TIG: You’ll be getting that chance [to run a team] again with the Whale, so that must be really cool for you.

AS: Oh, for sure. I mean, this this job is about filling my passion and giving back, right? Like, just being able to do that at this stage of my career. There’s no place I’d rather be.

TIG: Exactly. So did you have any female role models as a woman in sports (whether they’re athletes, team executives, anyone else)?

AS: I was not quite old enough to be your Title IX baby, but you know, Chris Evert and Martina Navratilova were two big athletes that I admired growing up. Now, I think from an athlete perspective, athletes are so different. I think female role models I love...Serena Williams and Venus Williams. I think what they’ve done for social justice and how they’ve represented themselves has been amazing. And I love that they have interests outside of sport. And they’ve changed, I think, the conversation around female athletes.

But when I was growing up there, there were no female executives. When I got my first job, my interviews really were about trying to get women in sports. And that literally was one of the conversation questions around my interview was, “Listen, we’re trying to get more women in sports. You know, why do you want to work in sports?” and it was a big conversation. So there really was no one in sports on the business side to look up to at that point.

TIG: So you’ve worked with the WNBA, the NBA and the MLS. How do you think those experiences will help you as you take on this new role with the NWHL?

AS: Well, I think it helps me understand the different types of fans out there.

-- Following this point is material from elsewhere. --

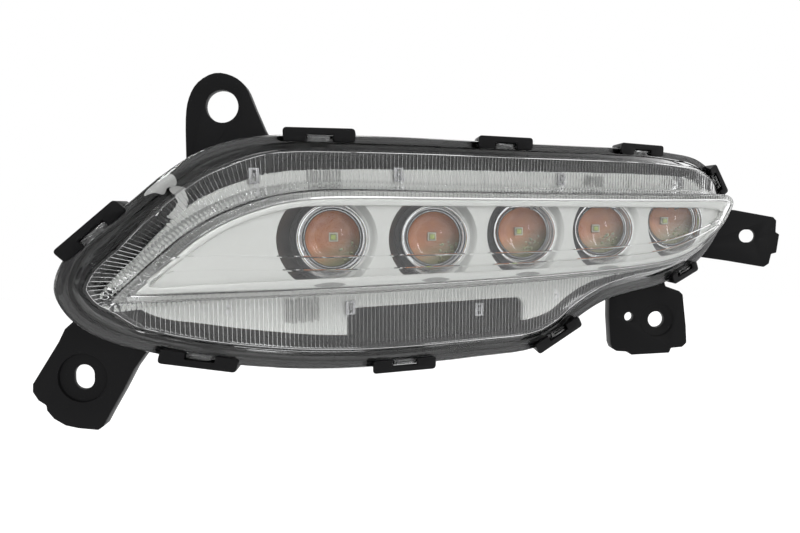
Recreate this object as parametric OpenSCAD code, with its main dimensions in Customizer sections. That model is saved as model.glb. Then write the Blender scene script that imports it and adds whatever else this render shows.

It helps you become more nuanced in your messaging to the fans. Having worked in women’s sports before I think it gives you a head start on how to market.

When the WNBA started, everybody said, “Oh, you know, it’s just going to be basketball fans. If you’re a fan of basketball, you’re going to be a fan of the WNBA.” And it just wasn’t that simple.

Marketing to women in general is much more complex too. It’s more of a group sales business and selling groups is painful. It takes much more time than other types of sales.

So I think just having the background specifically in women’s sports gets me off to a head start in understanding the type of fan, the type of groups, the type of people who want to come out and watch women’s sports.

TIG: Do you have any specific goals for this upcoming season when you’re at the head of the Whale?

AS: For me every day, I want to be the best in the league. So no matter what that entails, I want to win on the ice and off the ice. Every day I want to show up and be the best, have our staff be the best, and really set the standard for the league.

And listen, I’ve been doing this for a week and I have a lot to learn and I have been in conversations with all the other team teams and presidents. So I’m going to learn a lot about what they have seen and what they have done, and then take those learnings and try to make them work for us.

But at the end of the day, I just I want to set the bar. And that’s not to take anything away from any of my other colleagues or peers, that’s just how I like to be. I like to lead the league in everything.

TIG: Would you say you have your sights set on an Isobel Cup?

AS: [laughs] That is up to the coach.

TIG: Do you have any words of encouragement for women who hope to follow in your footsteps working in sports?

AS: Just put your head down and work hard every day.

I think the sports world has opened up to the fact that it’s a great place for men or women. And there’s no reason why you can’t succeed in the business of sports. And so, you know, go to school, study, work hard, get an internship, volunteer for anything and everything, and find the all the ways for you to stand out amongst your peers.

Portions of this interview have been edited for brevity and clarity.